IDK what this is about, but I want to know more.
This isn't exactly the same idea but it could be but there is more rattling around in here so:
The Blitz here manages to qualify as Britain's Darkest Hour, thus triggering the return of Arthur from the Realm Avalon.
He does not speak a lick of modern English. He speaks an unholy mishmash of Brittonic and Late Classical Latin.
(Honestly I can see the latter becoming a plot point if they manage to get their hands on a Roman Catholic priest to act as a translator. It wouldn't be a perfect arrangement, but probably better than anything else.)
Truthfully he probably gets mistaken for a madman.
Somehow manages to steal a Spitfire out from under the RAF's nose, proceeds to use it to bring down like half an enemy squadron on his own, then lands in a field in the middle of nowhere.

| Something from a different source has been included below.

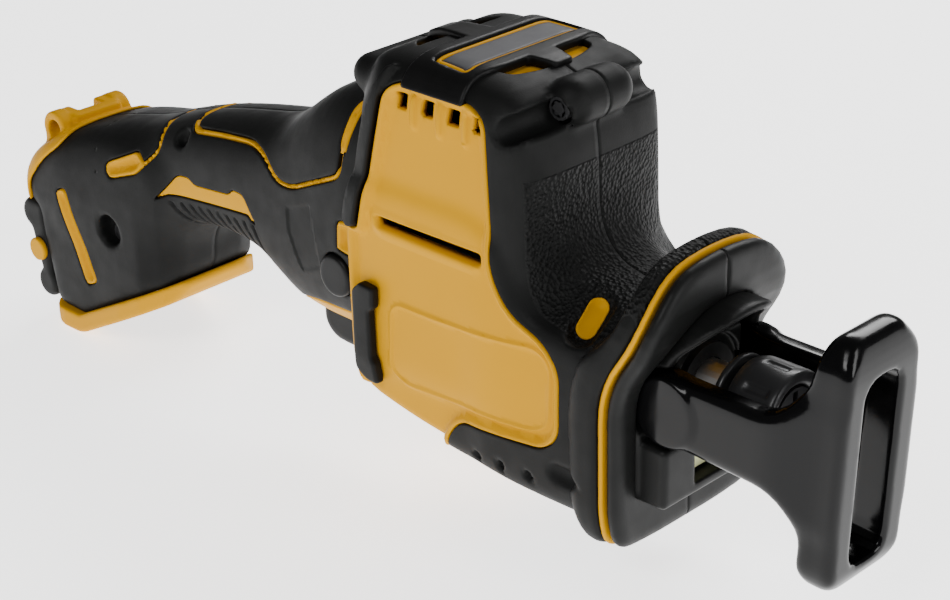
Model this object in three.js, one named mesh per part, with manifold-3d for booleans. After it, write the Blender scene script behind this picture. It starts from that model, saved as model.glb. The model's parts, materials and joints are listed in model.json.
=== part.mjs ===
// One-handed cordless reciprocating saw, millimetres, +X towards the blade, +Z up.
// The origin is on the middle plane, under the middle of the tool, level with its lowest edge.
import * as THREE from 'three';
import { mergeVertices } from 'three/addons/utils/BufferGeometryUtils.js';
import Module from 'manifold-3d';

const wasm = await Module();
wasm.setup();

// ---- driving dimensions ----
const GAP = 0.3;                 // clearance between neighbouring pieces
const REAR_X = -154;             // back of the rear bumper
const FRONT_X = 154;             // front face of the shoe
const BODY_HALF_WIDTH = 30;
const FOOT_HALF_WIDTH = 23;
const FOOT_TILT = 27;            // degrees of the battery face
const SKIN = 1.8;                // thickness of the rubber over the shells
const WALL = 2.6;                // thickness of the shells
const TOP_Z = 127.6;             // crown of the motor housing
const SHAFT_Z = 55;              // height of the reciprocating shaft
const SHAFT_RADIUS = 6;
const STROKE = 16;
const MOTOR_X = 36;              // vertical motor axis
const GEAR_MODULE = 1;
const PINION_TEETH = 9;
const CRANK_TEETH = 41;
const CRANK_X = MOTOR_X + GEAR_MODULE * (PINION_TEETH + CRANK_TEETH) / 2;
const GEAR_BOTTOM = 62;
const GEAR_TOP = 68;
const PIVOT_X = 105;             // axis on which the shoe tilts
const GUARD_LOW_X = 93;          // plane of the guard below its bend
const GUARD_HIGH_X = 104;        // plane of the guard above its bend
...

Police and RAF converge on his location on account of the whole "stealing a plane" thing. They eventually overwhelm him with sheer numbers, but he manages to knock out an impressive number of them in the process. I mean, come on. It's Arthur.
"a catholic priest" i mean yeah sure why not but JRRTOLKIEN himself was alive and a teacher at the time so go big or go home.
You know what sure why not let's just make literal real-life JRRT himself a character in this Arthurian return story, he deserves it.